2018 Winner: Olivia Ketron

Born in Hawaii and raised in Iowa, Olivia Ketron currently serves as an active duty sailor in the United States Navy and is the 2018 winner of the Edward Readicker-Henderson Travel Classics Memorial Scholarship. Inspired by her Navy team lead, Olivia began her writing career with an online blog detailing her first solo trip across Iceland. Having grown up in a small town, she now practices her newfound passion for travel writing about her adventures along the East Coast from her home base in Maryland.

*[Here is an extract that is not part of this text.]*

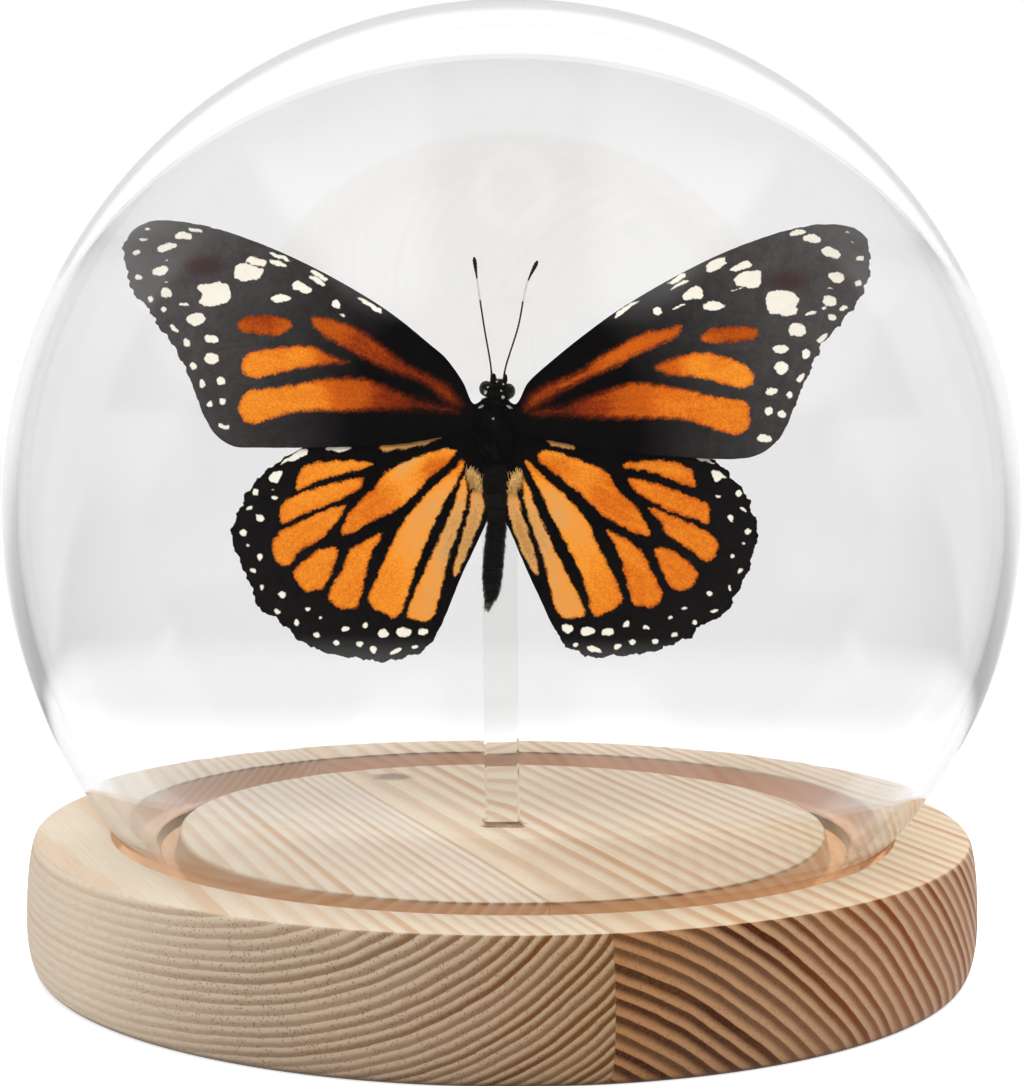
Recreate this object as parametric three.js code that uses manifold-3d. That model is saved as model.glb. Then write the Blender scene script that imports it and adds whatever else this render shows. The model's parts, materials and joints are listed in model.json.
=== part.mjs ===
// A monarch butterfly on a clear rod, shown in a glass globe that stands in the groove of a round pine base.
// Millimetres, +Z up. The origin is the centre of the base's underside, and the butterfly's back faces -Y.
import * as THREE from 'three';
import { mergeVertices } from 'three/addons/utils/BufferGeometryUtils.js';
import Module from 'manifold-3d';

const wasm = await Module();
wasm.setup();

// --- Driving dimensions -------------------------------------------------------------------------------------

// The pine base: a turned disc with a softly barrelled edge and a round groove for the globe's rim.
const BASE_HEIGHT = 16.6;
const BASE_WIDEST_RADIUS = 60;
const BASE_WIDEST_HEIGHT = 6.2;
const BASE_TOP_RADIUS = 58.6;
const BASE_BOTTOM_RADIUS = 58.1;
const BASE_SIDES = 64;
const BASE_EDGE_STEPS = 4;
const GROOVE_INNER_RADIUS = 41.3;
const GROOVE_OUTER_RADIUS = 50.1;
const GROOVE_DEPTH = 3.5;

// The base is glued up from two boards. The glue line is a vertical plane that misses the centre.
const GLUE_LINE_TURN = THREE.MathUtils.degToRad(21.5);
const GLUE_LINE_OFFSET = -10.1;
const GLUE_LINE_WIDTH = 0.05;
const CUTTING_BLOCK = 200;

// The blown globe, a little off the base's centre, with its cut rim flat on the groove's floor.
const GLOBE_OUTER_RADIUS = 63.3;
const GLASS_THICKNESS = 2.2;
const GLOBE_CENTRE_HEIGHT = 40.3;
const GLOBE_SHIFT = 0.8;
const GLOBE_SIDES = 44;
const GLOBE_ARC_STEPS = 16;

// The square acrylic rod, let into a blind hole in the base. It leans a little to the left, on one edge of its foot.
const ROD_WIDTH = 4.4;
const ROD_CORNER = 0.3;
const ROD_FOOT_X = 0.1;
const ROD_LEAN = THREE.MathUtils.degToRad(-1);
const ROD_LENGTH = 59.4;
const ROD_HOLE_X = 0.03;
const ROD_HOLE_DEPTH = 8;
const ROD_HOLE_WIDTH = 4.9;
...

Olivia’s Award-winning essay: 

When you see the aged wooden sign boasting Welcome to the City of Dixon and immediately the road begins to descend downhill, that is the first sign you should turn around and go back to wherever you came from. If you are unlucky enough to continue down into this podunk town, you will find yourself facing an open and empty gravel lot with the most beautiful, elaborate centerpiece; one single Pepsi machine. This is no ordinary Pepsi machine. This one in particular serves as the meeting point for tailgate “parties”, numerous misdemeanor arrests, and if you happen to be visiting for Thanksgiving, it becomes the home to four plump turkeys who had been spared from the seasons feast. 

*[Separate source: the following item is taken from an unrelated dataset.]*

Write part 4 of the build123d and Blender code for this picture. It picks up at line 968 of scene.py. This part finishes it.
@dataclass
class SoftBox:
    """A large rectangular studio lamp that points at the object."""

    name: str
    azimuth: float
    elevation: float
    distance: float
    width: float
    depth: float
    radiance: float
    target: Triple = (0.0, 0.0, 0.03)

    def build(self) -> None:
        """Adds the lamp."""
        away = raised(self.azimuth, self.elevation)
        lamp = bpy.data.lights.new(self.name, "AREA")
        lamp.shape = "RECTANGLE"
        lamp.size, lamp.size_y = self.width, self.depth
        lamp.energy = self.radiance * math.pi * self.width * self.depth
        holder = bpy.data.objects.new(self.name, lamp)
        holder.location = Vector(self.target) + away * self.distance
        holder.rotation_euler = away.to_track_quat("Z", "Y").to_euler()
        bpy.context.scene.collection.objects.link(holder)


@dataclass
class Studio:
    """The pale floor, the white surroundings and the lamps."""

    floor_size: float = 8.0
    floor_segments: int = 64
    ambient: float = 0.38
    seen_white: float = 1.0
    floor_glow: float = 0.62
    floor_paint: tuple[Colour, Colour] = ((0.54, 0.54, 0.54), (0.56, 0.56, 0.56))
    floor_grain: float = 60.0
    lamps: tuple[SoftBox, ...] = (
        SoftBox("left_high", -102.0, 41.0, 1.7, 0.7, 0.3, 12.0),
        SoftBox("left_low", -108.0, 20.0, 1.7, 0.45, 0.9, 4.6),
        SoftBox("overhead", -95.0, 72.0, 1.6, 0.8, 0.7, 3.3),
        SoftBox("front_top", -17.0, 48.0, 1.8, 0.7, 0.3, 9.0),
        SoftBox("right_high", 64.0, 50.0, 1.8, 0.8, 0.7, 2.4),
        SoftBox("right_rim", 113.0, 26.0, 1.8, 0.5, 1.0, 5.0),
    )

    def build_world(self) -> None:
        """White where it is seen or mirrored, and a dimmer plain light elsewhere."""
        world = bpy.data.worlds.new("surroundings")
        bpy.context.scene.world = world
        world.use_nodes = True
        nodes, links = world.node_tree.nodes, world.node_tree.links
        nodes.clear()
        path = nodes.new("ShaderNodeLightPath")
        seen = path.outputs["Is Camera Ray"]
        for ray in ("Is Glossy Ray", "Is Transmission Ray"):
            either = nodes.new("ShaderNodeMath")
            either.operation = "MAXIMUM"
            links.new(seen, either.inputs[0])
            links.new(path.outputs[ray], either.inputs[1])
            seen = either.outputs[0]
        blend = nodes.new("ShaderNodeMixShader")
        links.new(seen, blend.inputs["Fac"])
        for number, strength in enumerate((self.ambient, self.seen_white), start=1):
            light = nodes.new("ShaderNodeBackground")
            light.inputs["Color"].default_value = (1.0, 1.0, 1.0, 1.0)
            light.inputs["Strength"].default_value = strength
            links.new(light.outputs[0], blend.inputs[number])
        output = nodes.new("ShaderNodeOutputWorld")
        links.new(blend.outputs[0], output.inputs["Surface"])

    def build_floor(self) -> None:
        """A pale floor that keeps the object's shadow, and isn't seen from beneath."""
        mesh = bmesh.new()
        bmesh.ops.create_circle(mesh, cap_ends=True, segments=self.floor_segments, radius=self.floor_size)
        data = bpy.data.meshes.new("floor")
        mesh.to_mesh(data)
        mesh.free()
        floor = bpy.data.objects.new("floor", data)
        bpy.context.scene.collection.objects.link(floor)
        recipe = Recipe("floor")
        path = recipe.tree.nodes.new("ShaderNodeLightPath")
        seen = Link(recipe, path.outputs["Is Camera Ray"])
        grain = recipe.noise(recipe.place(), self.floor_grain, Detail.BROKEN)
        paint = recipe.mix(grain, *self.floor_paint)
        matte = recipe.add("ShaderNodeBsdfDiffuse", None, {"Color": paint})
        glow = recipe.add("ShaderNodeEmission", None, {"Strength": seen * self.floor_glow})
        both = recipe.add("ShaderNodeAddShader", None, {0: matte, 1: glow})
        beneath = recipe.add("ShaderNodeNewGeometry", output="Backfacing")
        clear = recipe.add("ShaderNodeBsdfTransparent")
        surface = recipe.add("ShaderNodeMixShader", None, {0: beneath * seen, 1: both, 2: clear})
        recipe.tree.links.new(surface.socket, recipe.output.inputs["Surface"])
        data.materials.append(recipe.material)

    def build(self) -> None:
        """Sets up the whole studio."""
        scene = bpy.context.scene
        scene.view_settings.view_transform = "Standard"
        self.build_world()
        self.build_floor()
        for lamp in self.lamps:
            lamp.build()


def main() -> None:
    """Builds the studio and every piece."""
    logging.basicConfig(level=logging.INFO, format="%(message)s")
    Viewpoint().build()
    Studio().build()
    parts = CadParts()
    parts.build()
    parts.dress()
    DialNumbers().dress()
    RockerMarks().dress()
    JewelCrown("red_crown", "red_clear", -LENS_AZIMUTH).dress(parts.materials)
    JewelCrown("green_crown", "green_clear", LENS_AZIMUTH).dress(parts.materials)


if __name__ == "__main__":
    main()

If the lone Pepsi machine didn’t scare you away, you could hang a right at the stop sign and continue a couple hundred feet until you pass the small park on your left, where as a sixth grader I found a used feminine hygiene product taped to the roof of the slide by one of the classier citizens of our town. The broken half wooden half chain link fence surrounding the park is decorated with uninspired attempts at graffiti art and the two swings swaying in the back are too eaten away by rust for me to ever consider putting a child in them, nonetheless people regularly do. 

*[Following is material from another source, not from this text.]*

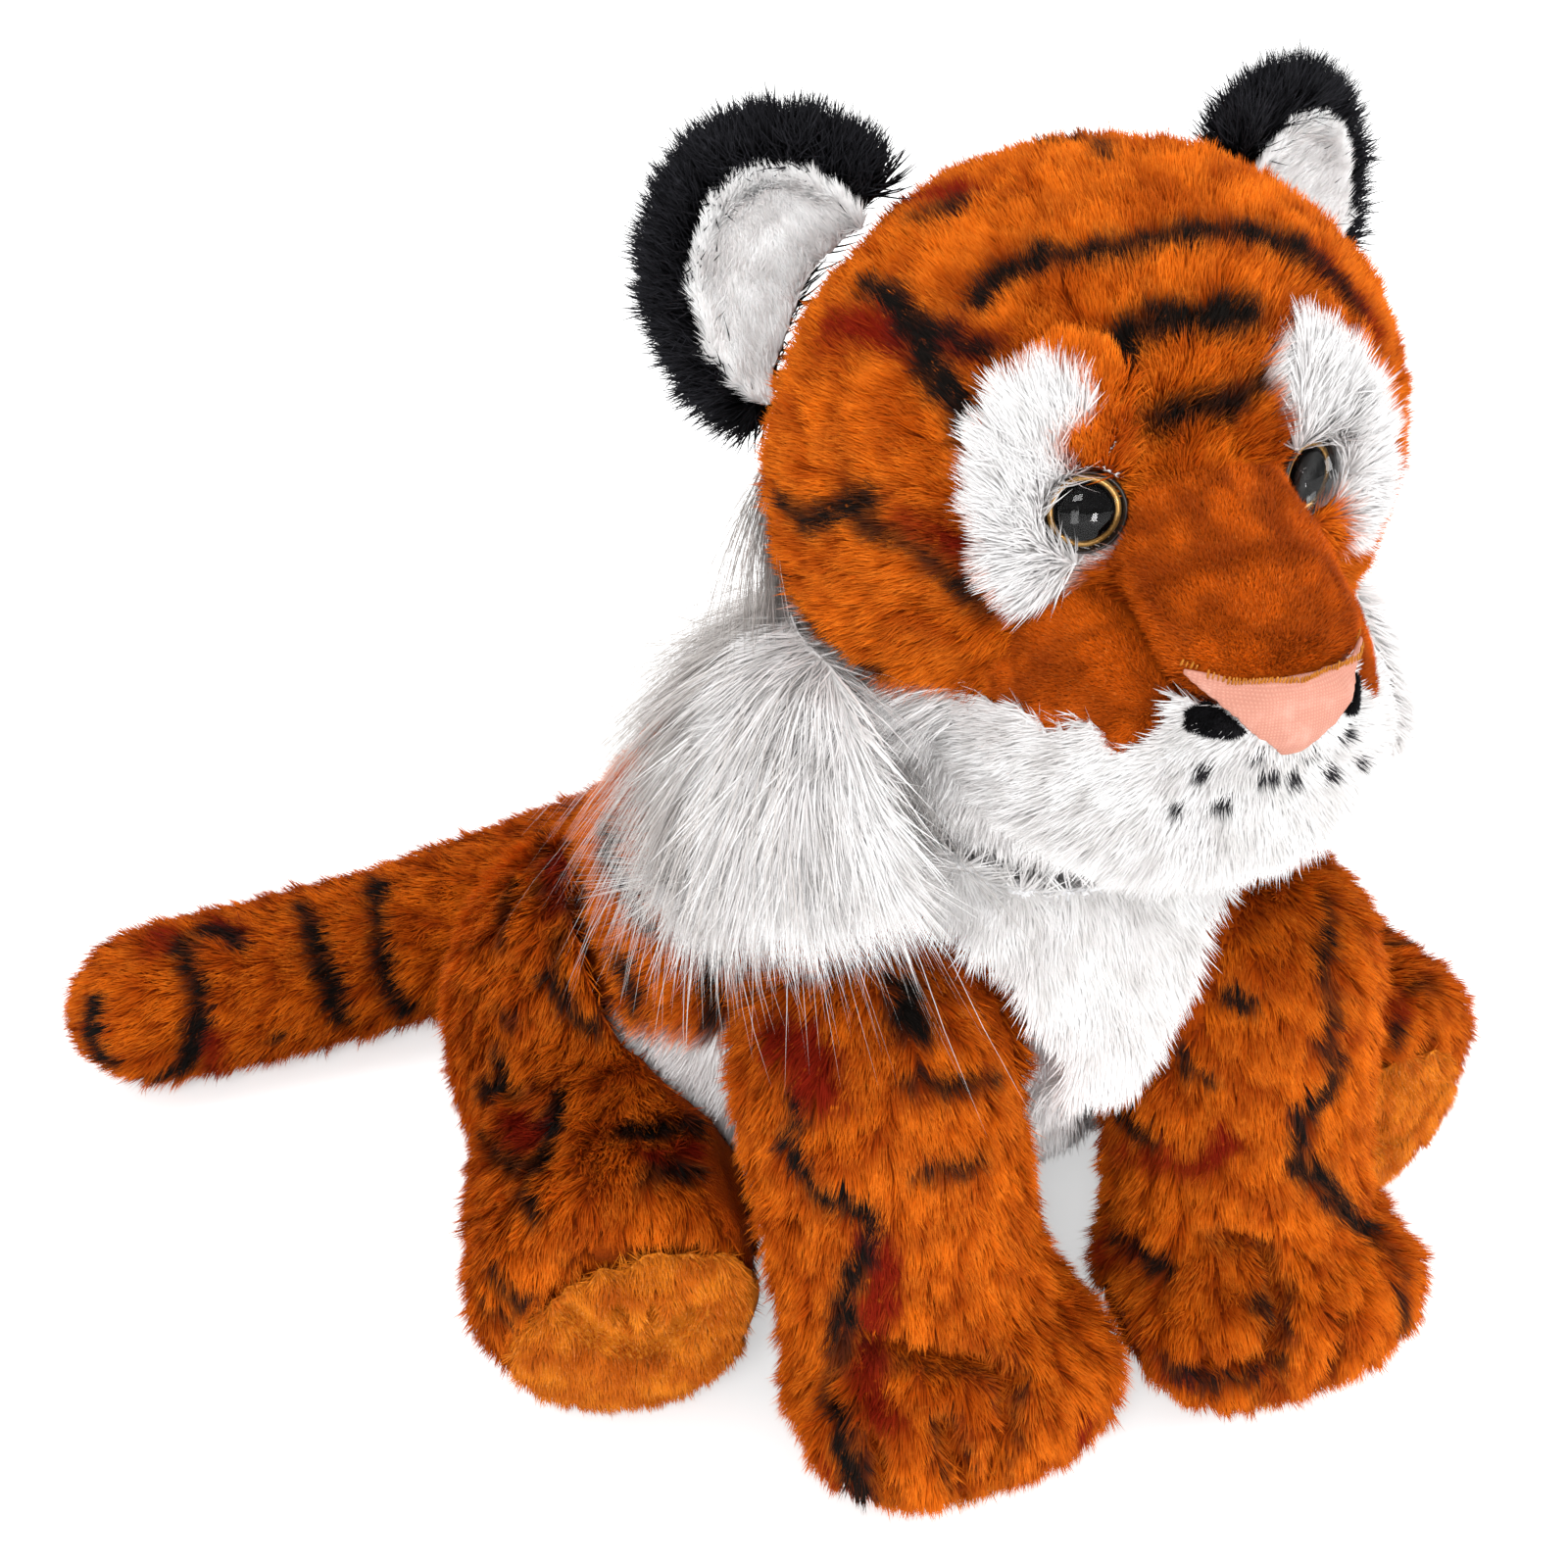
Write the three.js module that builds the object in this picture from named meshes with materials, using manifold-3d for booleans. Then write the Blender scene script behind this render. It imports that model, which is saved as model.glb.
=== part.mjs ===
// A plush tiger that sits on its rump. Millimetres, Z up, the face looks along -Y, the tiger's right side is -X.
// The origin lies on the surface that the tiger sits on, under the flat of its seat, midway between its sides.
import * as THREE from "three";
import { mergeVertices } from "three/addons/utils/BufferGeometryUtils.js";
import { ConvexGeometry } from "three/addons/geometries/ConvexGeometry.js";
import Module from "manifold-3d";

const wasm = await Module();
wasm.setup();

// Gaps and thicknesses that every piece shares
const clearance = 0.35;
const runningGap = 0.7;
const roomGap = 2.4;
const cloth = 3;
const fillingGap = 0.9;
const seamLap = 0.8;
const weld = 0.0005;
const overrun = 200;

// Head: a round form with a muzzle, chin, nose bridge, nose and two cheeks swelling out of its front
const head = { width: 129, depth: 93, height: 121, y: -56, z: 224 };
const muzzle = { width: 80, depth: 50, height: 56, y: -84, z: 189 };
const chin = { width: 54, depth: 36, height: 32, y: -80, z: 172 };
const bridge = { width: 39, depth: 42, height: 26, y: -86, z: 232, drop: 19 };
const cheek = { width: 26, depth: 36, height: 39, x: 22.5, y: -87, z: 198 };
const nose = { width: 40, depth: 27, height: 26, y: -107, z: 206 };
const nosePad = { width: 36.5, height: 16.5, top: 213.8, sag: 2, thickness: 1.6 };
const felt = { width: 19, height: 7, x: 9.4, z: 208.2, thickness: 1, slope: 0.6 };
const eyePatch = { width: 24, height: 48, x: 28.5, z: 237.5, lean: -0.15 };
const jaw = { backY: -30, backZ: 214, lowY: -62, lowZ: 189, frontY: -93, frontZ: 197 };

// Safety eye: a dark dish on a ribbed post, an iris ring, a pupil, a clear dome and the washer that locks the post
const eye = { radius: 7.6, turn: 0.34, tip: 0.08 };
const eyeShares = { x: 0.171, y: 0.407, z: 0.062 };
const dish = { floor: 1.2, rim: 1.7, lip: 0.7 };
const post = { radius: 1.7, length: 13, rib: 0.5, ribs: 2, pitch: 3 };
const pupil = { radius: 5.1, edge: 0.5, rise: 0.3 };
const dome = { rise: 3.4, edge: 1 };
const washer = { radius: 8, thickness: 1.1, depth: 3.3, slots: 4, slotReach: 4.4, slotWidth: 0.8 };

// Ears: shallow cups that stand on the sides of the crown and fold about their root seam
const ear = { width: 52, height: 62, thickness: 15, x: 51, y: -31, z: 256, turn: 0.36, lean: 0.3 };
const earDent = { width: 40, height: 50, depth: 10, lining: 2.2 };
const earRoot = { topX: 43, topY: -45, topZ: 260, lowX: 61, lowY: -30, lowZ: 225, fold: 15 };

// Neck: a ball of filling in a sleeve between the trunk and the head, and the long-haired ruff under the jaw
const neck = { radius: 36, y: -48, z: 168, gap: 0.95, sleeveHole: 20, turn: 25, nodUp: 10 };
const ruff = { topZ: 196, bottomZ: 142, backZ: 172, foreZ: 186, y: -45, rearY: -24, thickness: 6, front: 56 };
const ruffSize = { width: 156, depth: 146 };

// Trunk: from the rump on the floor up to the shoulders
const trunk = { width: 176, length: 130, height: 80, seatY: 74, seatZ: 41, thick: 144 };
const bib = { topWidth: 100, topZ: 170, bottomZ: 90, bottomWidth: 26, depthY: -44 };
const belly = { chestY: -64, chestZ: 104, flankY: 2, flankZ: 76, seatY: 34 };
const seat = { y: 48 };
const bag = { width: 74, length: 46, height: 34 };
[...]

When you reach the local watering hole, the Dixon Legion, you have already made it about halfway through town. The Legion is a small bar and grill that usually entertains a lively crowd of three to five men after a long day in the unforgiving cornfields that surround our little town; most likely drinking away their disappointment if this years crop hasn’t reached knee high by July. If you continue on, you will see another empty lot that used to be home to the one and only Lil’ Stop. Generously labelling it a convenience store, this small shack sold a primitive selection of candies, chips, and soda that made it the number one hangout spot for kids in town. After it burned down in a suspected arson, I’m sure Dixon lost its only star on TripAdvisor. 

Growing up in a town where the population is so small you can write three words per citizen in a travel writing essay has its hidden benefits, despite what first impressions might convey. What most people can’t see is that the Pepsi machine gave families who haven’t seen each other in a few years an excuse to get back in touch over a cold beverage and a tailgate picnic. Or that the turkeys sitting there on Thanksgiving put a smile on a child’s face that wouldn’t otherwise be there. You also wouldn’t know that the Dixon Legion is home to a very popular Taco Wednesday that brings those hardworking farmers a little more company and good conversation than they are normally used to. You wouldn’t know that the best part of being a kid in Dixon was getting to ride your bike to the Lil’ Stop with the two other students from school on a hot summer day when they finally broke out the slushie machine. It’s the two hundred and fifty-four people that find joy in the little things our small corner of the world does have that make appreciating the wonders we see outside of it that much more spectacular.